Impacting the Age of Unbelief

“God put you and I here (and now) for a reason. This is a great time to be a Christian. Not an easy time—but an exciting one.

“I know it doesn’t look that way. When I think about our cultural moment, I can’t help but see parallels with Christopher Nolan’s sinister Batman universe—a society plagued by fear, a society where the line between good and evil has faded, a society marked by skepticism and cynicism, a society with very little hope.

“It’s what the cultural commentator Mark Sayers calls a ‘non-place’—a culture with no sense of true and meaningful morals, relationships, or identity. But God’s people are called to live by faith, not by sight. And our faith tells us that none of this is an accident. Our God is greater than us, and our God is greater than any cultural norm or pressure. Our God has this.”

These compelling words from Matt Chandler, lead pastor of teaching at the Village Church and President of Acts 29 Network, offer hope in a confusing age and challenge us to embrace the profound spiritual truths he expresses here:

“When we learn to look up more than we look within or look around—so that we put our hope and trust in God—we’re unleashed to be bold in and for Him. We move beyond seeking to convert the culture, condemn the culture, or consume the culture. We walk with courage—with a deep, optimistic confidence—for we know how this story ends and we know why we are in this story.

“As His people, we get to show our great God to this dark world in how we live and what we say. That’s exciting. And God put you—yes, you—here to do just that. It’s no mistake that we’ve entered the age of unbelief—it’s all part of God’s plan.

“He gave today’s church, in this age of unbelief, you and me. That’s our calling. That’s our privilege. That’s our responsibility.”

What an inspiring and liberating realization! As Christians—and as media professionals who deeply impact the culture—it is a privilege, a gift from God, and a solemn responsibility to live in the age of unbelief.

Excerpts from Hope for Such a Time as This by Matt Chandler, Relevant Magazine, July/August 2018

Mister Rogers . . . a Radical Faith

When Fred Rogers died of cancer in 2003, the U.S. House of Representatives unanimously voted to honor “his dedication to spreading kindness through example.” (Variety) Tyler Huckabee at the Washington Post observed, “Rogers was a man defined by his Christian faith, and the message that he taught every day on his beloved children’s show was shaped by it.”
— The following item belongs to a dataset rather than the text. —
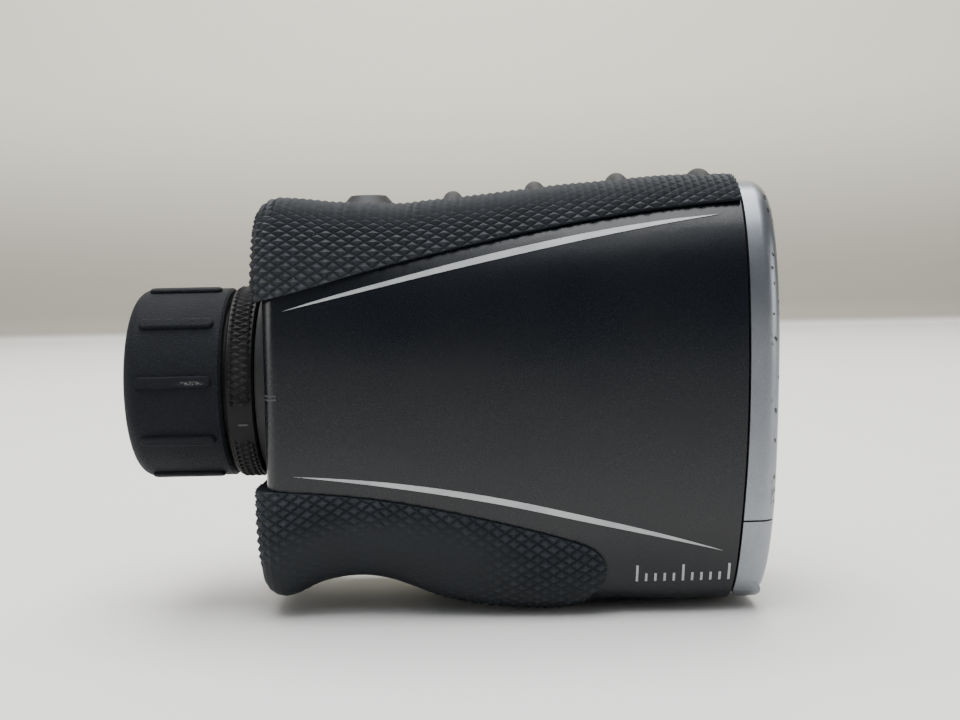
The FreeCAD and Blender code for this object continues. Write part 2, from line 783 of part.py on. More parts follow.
def eyecup():
    """Soft cup: a straight barrel, a rounded rear rim and a dished mouth."""
    start = Vector(cup_front, 0, eyepiece_z + sleeve_outer)
    points = [(cup_front, cup_radius - 0.5), (cup_front - 0.5, cup_radius), (cup_rear + 3.0, cup_radius)]
    chain = [start] + [Vector(x, 0, eyepiece_z + r) for x, r in points]
    edges = [Part.makeLine(a, b) for a, b in zip(chain, chain[1:])]
    rim_out = Vector(cup_rear, 0, eyepiece_z + cup_rim_radius - 1.0)
    rim_mid = Vector(cup_rear + 0.75, 0, eyepiece_z + cup_radius - 0.95)
    edges.append(Part.Arc(chain[-1], rim_mid, rim_out).toShape())
    dish = [(cup_rear, cup_rim_radius - 2.0), (cup_rear + 1.0, cup_rim_radius - 3.0),
            (cup_floor - 1.9, cup_mouth), (cup_floor - 1.0, cup_mouth), (cup_floor - 1.0, sleeve_outer)]
    chain = [rim_out] + [Vector(x, 0, eyepiece_z + r) for x, r in dish] + [start]
    edges += [Part.makeLine(a, b) for a, b in zip(chain, chain[1:])]
    shape = Part.Face(Part.Wire(edges)).revolve(Vector(0, 0, eyepiece_z), Vector(1, 0, 0), 360)
    for angle in spread(cup_rib_count, cup_rib_first - 90.0):
        shape = shape.fuse(about_x(cup_rib(), angle, eyepiece_z))
    return shape


def cup_rib():
    """One grip rib along the top of the cup, with round ends."""
    half_w = cup_rib_width / 2
    z0 = eyepiece_z + cup_radius - 0.5
    z1 = eyepiece_z + cup_radius + cup_rib_height
    bar = box(cup_rib_rear + half_w, cup_rib_front - half_w, -half_w, half_w, z0, z1)
    for x in (cup_rib_rear + half_w, cup_rib_front - half_w):
        bar = bar.fuse(post(half_w, z0, z1, x))
    bar = bar.removeSplitter()
    edges = [e for e in bar.Edges if e.BoundBox.ZMin > z1 - 1e-3]
    return bar.makeFillet(cup_rib_height * 0.7, edges)


# ---------------------------------------------------------------- controls


def fire_button():
    """A short cone on a stem, held in by a flange below the shell."""
    base = fire_z - fire_sunk
    shoulder = fire_z + fire_straight
    top = fire_z + fire_height
    under = fire_z - grip_proud - wall
    cap = Part.makeCone(fire_base_radius, fire_top_radius, top - shoulder, Vector(fire_x, 0, shoulder))
    cap = cap.fuse(post(fire_base_radius, base, shoulder, fire_x))
    edges = [e for e in cap.Edges if abs(e.BoundBox.ZMin - top) < 1e-3]
    cap = cap.makeFillet(0.5, edges)
    stem = post(fire_stem_radius, under - 2.6, base, fire_x)
    flange = post(fire_stem_radius + 1.2, under - 1.1, under - 0.3, fire_x)
    return cap.fuse(stem).fuse(flange)


fire_switch_top = fire_z - grip_proud - wall - 2.6 - fire_travel - 0.05


def fire_switch():
    return box(fire_x - 2.2, fire_x + 2.2, -2.2, 2.2, fire_switch_top - 1.4, fire_switch_top)


def fire_board():
    z = fire_switch_top - 1.4
    return box(fire_x - 7.0, fire_x + 7.0, -7.0, 7.0, z - 0.8, z)


def side_button(x):
    cap = cross_rod(side_button_radius, side_y - wall, side_y + side_button_proud, x, side_button_z)
    edges = [e for e in cap.Edges if abs(e.BoundBox.YMin - side_y - side_button_proud) < 1e-3]
    cap = cap.makeFillet(0.8, edges)
    under = side_y - wall - 0.5
    flange = cross_rod(side_button_radius + 0.9, under - 0.8, under, x, side_button_z)
    neck = cross_rod(side_button_radius, under, side_y - wall, x, side_button_z)
    stem = cross_rod(1.4, side_switch_y + side_travel + 0.05, under - 0.8, x, side_button_z)
    return cap.fuse(neck).fuse(flange).fuse(stem)


side_switch_y = board_y + 1.2 + 1.6


def side_switches():
    shapes = []
    for x, name in side_buttons:
        shapes.append(box(x - 2.2, x + 2.2, board_y + 1.2, side_switch_y, side_button_z - 2.2,
                          side_button_z + 2.2))
    return group(shapes)


# ---------------------------------------------------------------- power and fixings

cell_rear = cell_front - cell_length
tray_rear = cell_rear - 3.0


def battery_tray():
    """Two open-ended tubes and the web between them."""
    shapes = []
    for side in (-1, 1):
        shapes.append(rod(cell_radius + cell_play + tray_wall, tray_rear, frame_rear, side * cell_y, cell_z))
    web = box(tray_rear, frame_rear, -cell_y, cell_y, cell_z + 2.0, cell_z + 3.0)
    shape = shapes[0].fuse(shapes[1]).fuse(web)
    shape = shape.common(form(wall + joint_gap, body_rear + wall))
    for side in (-1, 1):
        shape = shape.cut(rod(cell_radius + cell_play, tray_rear + tray_wall, far, side * cell_y, cell_z))
    return shape


def cells():
    shapes = []
    for side in (-1, 1):
        can = rod(cell_radius, cell_rear, cell_front - 1.0, side * cell_y, cell_z)
        shapes.append(can.fuse(rod(1.9, cell_rear, cell_front, side * cell_y, cell_z)))
    return group(shapes)


def rear_contacts():
    shapes = []
    for side in (-1, 1):
        shapes.append(turned([(tray_rear + tray_wall, 0), (tray_rear + tray_wall, 3.6),
                              (tray_rear + tray_wall + 0.5, 3.6), (cell_rear, 1.6), (cell_rear, 0)],
                             cell_z, side * cell_y))
    return group(shapes)


def tripod_bush():
    shape = post(bush_radius, 0, bush_length).fuse(
        post(bush_flange_radius, bush_length - bush_flange, bush_length))
    return shape.cut(post(thread_radius, -1, bush_length - 1.0))


def strap_bar():
    reach = strap_slot_width / 2 + wall - 0.6
    return cross_rod(strap_bar_radius, -reach, reach, strap_x, strap_z)


case_screws_at = [(-46.6, 33.0), (-46.6, 57.0), (27.0, 21.3)]
case_head_depth = 0.4        # screw head below the shell's surface


def case_screw_y(x):
    return half_width(x) - case_head_depth


def case_bosses(cover, side):
    """Screw bosses across the shell, and the counterbored holes through them."""
    room = form(wall - 0.5, body_rear + wall - 0.5)
    for x, z in case_screws_at:
        boss = cross_rod(screw_radius + 1.5, -far, far, x, z).common(room).common(half(side))
        cover = cover.fuse(boss)
    for x, z in case_screws_at:
        head_y = case_screw_y(x)
        cover = cover.cut(cross_rod(screw_head_radius + joint_gap, head_y - screw_head_height, far, x, z))
        cover = cover.cut(cross_rod(screw_radius, -case_screw_reach, far, x, z))
    return cover


case_screw_reach = 6.0


def case_screws():
    shapes = []
    for x, z in case_screws_at:
        y = case_screw_y(x)
        shapes.append(aimed(screw(y + case_screw_reach), Vector(x, y, z), Vector(0, 1, 0)))
    return group(shapes)


# ---------------------------------------------------------------- output


def main():
    os.makedirs("parts", exist_ok=True)
    whole = shell()
    export("right_cover", case_bosses(whole.common(half(-1)), -1))
    export("left_cover", case_bosses(whole.common(half(1)), 1))
    export("top_grip", top_grip())
    export("bottom_grip", bottom_grip())
    for side, word in ((-1, "right"), (1, "left")):
        export("upper_stripe_" + word, stripes(upper_stripe, side))
        export("lower_stripe_" + word, stripes(lower_stripe, side))
    block = nose()
    export("front_bezel", bezel(block))
    export("battery_door", door(block))
    export("door_hinge_pins", hinge_pins())
    export("door_contacts", door_contacts())
    export("door_seal", door_seal())
    export("front_frame", front_frame())
    export("bezel_screws", bezel_screws())
    for name, y, z, radius in front_lenses:
        export(name + "_lens", front_lens(y, z, radius))
        export(name + "_retainer", front_retainer(y, z, radius))
    export("sight_barrel", sight_barrel())
    export("receive_barrel", receive_barrel())
    export("prism_housing", prism_housing())
    export("prisms", prisms())
    export("display_frame", display())
    export("display_glass", display_glass())
    export("laser_module", laser_module())
    export("detector", detector())
    export("receiver_board", receiver_board())
    export("main_board", main_board())
    export("board_chips", board_chips())
    export("eyepiece_tube", eyepiece_tube())
    export("diopter_ring", diopter_ring())
    export("ring_clip", ring_clip())
    export("lens_cell", lens_cell())
    export("focus_pins", focus_pins())
    export("eye_lens", eye_lens())
    export("eye_retainer", eye_retainer())
    export("field_lens", field_lens())
    export("cup_guide", cup_guide())
    export("cup_sleeve", cup_sleeve())
    export("eyecup", eyecup())
    export("fire_button", fire_button())
    export("fire_switch", fire_switch())
    export("fire_board", fire_board())
    for x, name in side_buttons:
        export(name, side_button(x))
    export("side_switches", side_switches())
    export("battery_tray", battery_tray())
    export("battery_cells", cells())
    export("rear_contacts", rear_contacts())
    export("tripod_bush", tripod_bush())
    export("strap_bar", strap_bar())
    export("case_screws", case_screws())


main()
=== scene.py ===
import math
import random

import bpy
from mathutils import Matrix, Vector
from mathutils.bvhtree import BVHTree


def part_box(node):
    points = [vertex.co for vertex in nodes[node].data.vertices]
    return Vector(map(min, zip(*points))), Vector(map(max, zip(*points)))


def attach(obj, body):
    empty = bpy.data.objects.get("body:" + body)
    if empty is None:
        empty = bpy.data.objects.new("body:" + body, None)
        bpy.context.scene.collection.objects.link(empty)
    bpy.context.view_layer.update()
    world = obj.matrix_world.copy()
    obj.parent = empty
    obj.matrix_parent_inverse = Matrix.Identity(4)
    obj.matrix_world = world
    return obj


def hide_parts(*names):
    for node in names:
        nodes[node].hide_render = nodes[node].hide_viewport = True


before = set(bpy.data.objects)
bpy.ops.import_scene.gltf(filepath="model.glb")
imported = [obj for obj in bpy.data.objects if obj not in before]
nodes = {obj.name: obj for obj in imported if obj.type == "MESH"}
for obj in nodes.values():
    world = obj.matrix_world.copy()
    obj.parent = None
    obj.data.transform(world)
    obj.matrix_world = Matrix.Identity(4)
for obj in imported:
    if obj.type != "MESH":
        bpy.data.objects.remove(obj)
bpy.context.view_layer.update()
mm = 0.001
print("frame loaded:", len(nodes), "nodes")


# shader sockets that can be used in sums, so that a mask reads like a formula
class Wire:
    def __init__(self, shade, socket):
        self.shade = shade
        self.socket = socket

    def do(self, operation, a, b=0.0):
        return self.shade.node("ShaderNodeMath", {"operation": operation}, {0: a, 1: b})

    def __add__(self, other):
        return self.do("ADD", self, other)

    def __radd__(self, other):
        return self.do("ADD", other, self)

    def __sub__(self, other):
        return self.do("SUBTRACT", self, other)

    def __rsub__(self, other):
        return self.do("SUBTRACT", other, self)

    def __mul__(self, other):
        return self.do("MULTIPLY", self, other)

    def __rmul__(self, other):
        return self.do("MULTIPLY", other, self)

    def __truediv__(self, other):
        return self.do("DIVIDE", self, other)

    def __rtruediv__(self, other):
        return self.do("DIVIDE", other, self)

    def __pow__(self, other):
        return self.do("POWER", self, other)

    def over(self, edge):
        return self.do("GREATER_THAN", self, edge)

    def least(self, other):
        return self.do("MINIMUM", self, other)

    def most(self, other):
        return self.do("MAXIMUM", self, other)

    def rise(self, low, high):
        # 0 below low, 1 above high, smooth between
        return self.shade.node("ShaderNodeMapRange", {"interpolation_type": "SMOOTHSTEP"},
                               {"Value": self, "From Min": low, "From Max": high})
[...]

Now, as Tom Hanks is slated to portray Fred Rogers in a coming biopic, there is renewed interest—and nostalgia—about Mister Rogers and his perspective on a gentler, kinder way to endure life’s storms . . .

“Mister Rogers” even showed up at the Sundance Film Festival this year in a documentary titled Won’t You Be My Neighbor? Variety notes: “[Director Morgan] Neville’s fantastic archival footage reveals . . . his philosophies, if not the childhood memories that gave Rogers the ability to understand a four-year-old’s brain, almost as if he still carried his in his cardigan pocket. He knew what kids needed to know.”

Huckabee opined, “[Mister Rogers’] show debuted . . . after the Cuban missile crisis, and the world remained on tenterhooks. [His] message upended a few apple carts in his own time, and remains countercultural today. He said, ‘When we look for what’s best in the person . . . we’re doing what God does; so in appreciating our neighbor, we’re participating in something truly sacred.’ Mister Rogers’ theology was radical in 1962 . . . and it remains radical today.”